The man has always held some strong mental images to keep his memories intact, and these scientists can see into people’s minds, so they have picked him. While being held captive, he is injected with something to prompt his (mental) return to the past, before the current situation, where he meets a woman not unlike “The Time Traveller’s Wife” — a figure not part of his memories, who accepts each new visit without question, calls him “her ghost” and builds a bond of trust and friendship with him.

Having successfully sent him into the past, the scientist then attempt to send him into the future, with far more obscure results. The man, seduced by the woman of his “dreams,” appears to “escape” his present and live permanently within his memories with this woman — combining the hazy glow of happy memories with this new dream-like woman, forging his own personal paradise.

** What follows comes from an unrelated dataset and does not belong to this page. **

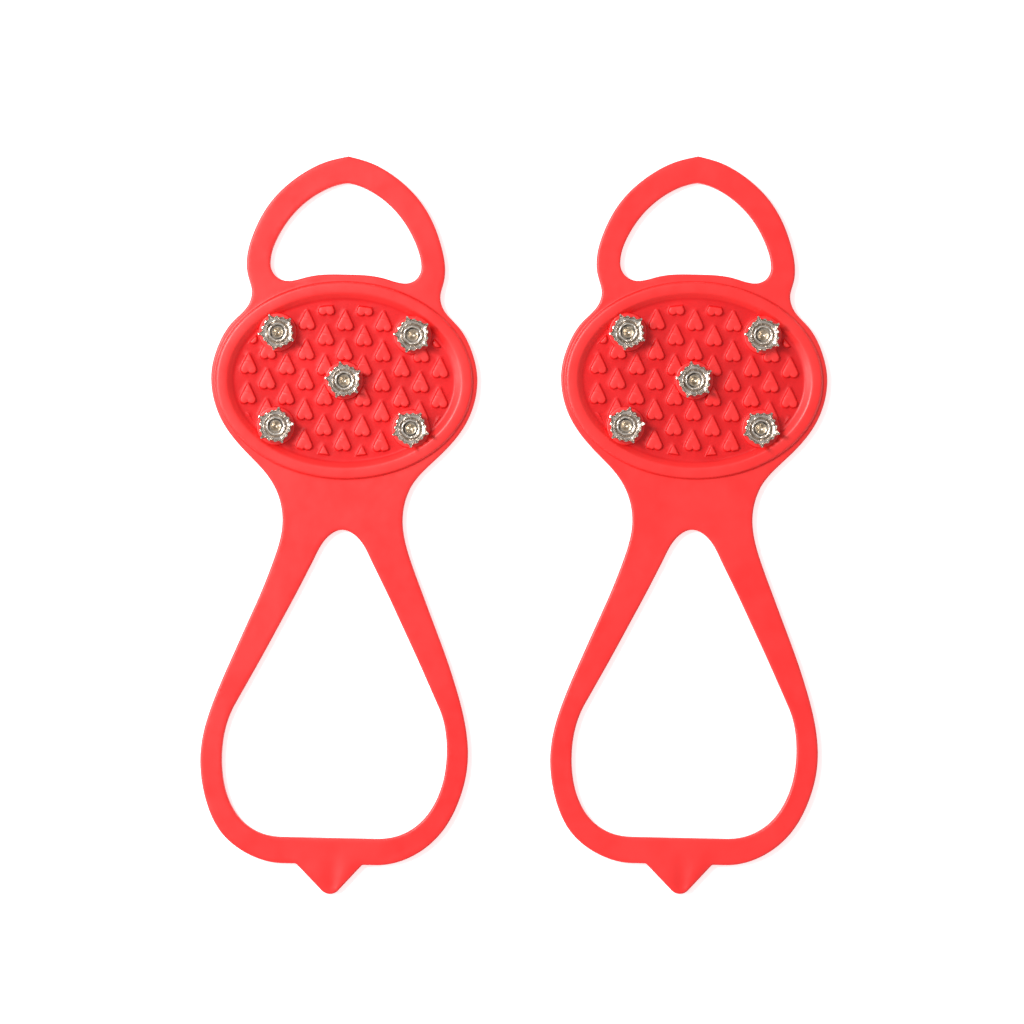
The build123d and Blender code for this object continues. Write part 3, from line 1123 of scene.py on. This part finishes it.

Despite the vagueness that is part and parcel of this story, there is a definite ending I won’t spoil. The narration acts as a hypnotic element drawing the viewer in alongside the score — the visuals, the narration, the score, and the still-image juxtaposition of past, present, and future all interplay with each other to create a remarkable journey that is likely to stay with viewers as they reassess their own recollections, dreams, and reality.

Yes, the Terry Gilliam film 12 Monkeys is something of an expanded and re-envisioned remake of La jetée, but I’d encourage anyone who hasn’t seen that (or even if they have) to sit with La jetée and let it mess with your own head a little bit.

Even the title is a bit of a mind-slip: Literally, it refers to the jetway at Orly airport (which we repeatedly come back to), but it’s been pointed out to me that the could be seen as a play on là j’étais, which translates to “there I was.”